# My New Maine **** Kitty!!!!!! Chaos



## arcane (Sep 18, 2007)

he is here!!!!!!!!!!! adorable, so social, and stunning markings!!!!!!!! I picked him up last night after flying in from NB......I am totally head over heels in love:--heart::--happy:he was 13wks yesterday!!!!!!!


----------



## maggiesmommy (Feb 23, 2010)

Beautiful kitty.


----------



## MercyMom (Dec 19, 2011)

What a gorgeous kitty!


----------



## MikaTallulah (Jul 19, 2006)

Don't you love how Maine ***** look so grown up even as kittens. I have a purebred and mix ones myself. They are the best cats.

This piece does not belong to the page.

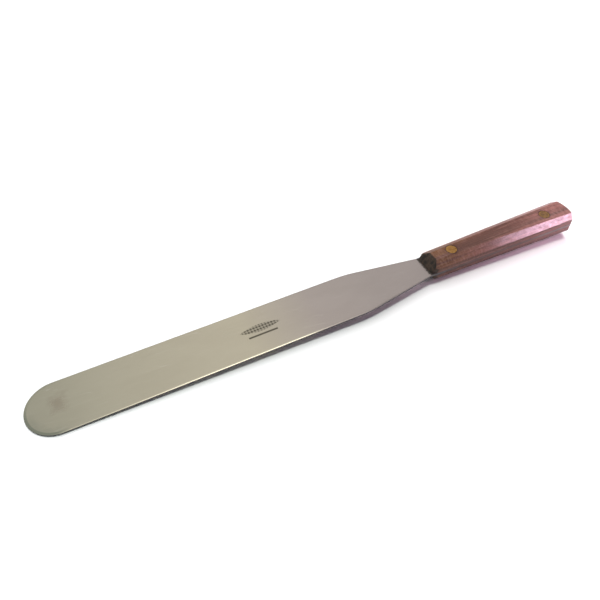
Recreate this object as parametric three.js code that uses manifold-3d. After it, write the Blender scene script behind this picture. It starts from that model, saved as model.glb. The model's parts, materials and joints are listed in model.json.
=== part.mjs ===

How is handsome Chaos doing with the dogs?


----------



## Selli-Belle (Jan 28, 2009)

I so want one! We got approved by Maine **** Cat Rescue, but unfortunately there aren't that many in rescue.


----------



## cubbysan (Mar 13, 2007)

Awe so cute! I love the name. When is he going to meet the goldens?


----------



## MikaTallulah (Jul 19, 2006)

Selli-Belle said:


> I so want one! We got approved by Maine **** Cat Rescue, but unfortunately there aren't that many in rescue.


Many other cat rescues have full blooded Maine ***** or Maine **** mixes.


----------



## arcane (Sep 18, 2007)

our breeder has beautiful kitties due in April!!!!!!! CAMELOT COONERY IN NB. he has met Adi so far, and let her know in no uncertain terms, back off, our domestic cat meeka , is telling Chaos the same thing!!!!!! funny animal dynamics!!!!!


----------



## Nyahsmommy (Jul 23, 2011)

He is so gorgeous!!! I love the markings and love the fluffiness. I wants a medium/long haired cat one day, right now I have two DSH rescues.


----------



## Prov31 (Aug 16, 2006)

He is stunning! His fur is so beautiful. I wouldn't be getting anything else done around him. It would be kitty playtime all day long. Congratulations.


----------



## Suni52 (Jan 18, 2012)

I love Maine *****. They are so cute, and cuddly. They also crack me up with how much they are fascinated by water (showers, toilet bowl flushing). Congrats on your new addition. 
Sigh, if I could add a cat to the house I would do so in a heartbeat, but DH is allergic :doh:


----------



## Amberbark (Oct 5, 2011)

Very handsome young man! The GR in your avatar is striking, too! :wavey:


----------



## Joanne & Asia (Jul 23, 2007)

What a gorgeous kitty. I am going kitten shopping so to speak with my son this weekend. Very excited!


----------



## kwhit (Apr 7, 2008)

Oh my!!! I am in luuuuurv. 

I want...I want...I want!!!!!!!!


----------



## Aislinn (Nov 13, 2010)

I am in love with him as well! He is gorgeous! Wonder how they would get along with Bengals???


----------



## Rainheart (Nov 28, 2010)

What a gorgeous boy! Congratulations on your newest addition!


----------



## sdain31y (Jul 5, 2010)

LOVE, love him. Friend has a ragdoll cat - also very dog like. We cat sat her for awhile when my friend was moving and she quickly adjusted to 2 goldens and 2 other inside cats. Not a small feat since its usually just her and my friend. I'd love a Maine **** or Ragdoll but it seems when our cat numbers are down fate steps in and before we know it we have another.


----------



## janababy (Jan 2, 2012)

He is gorgeous!!!!!


----------



## Oaklys Dad (Dec 28, 2005)

Great looking cat. Even with a perfect M on his forehead.


----------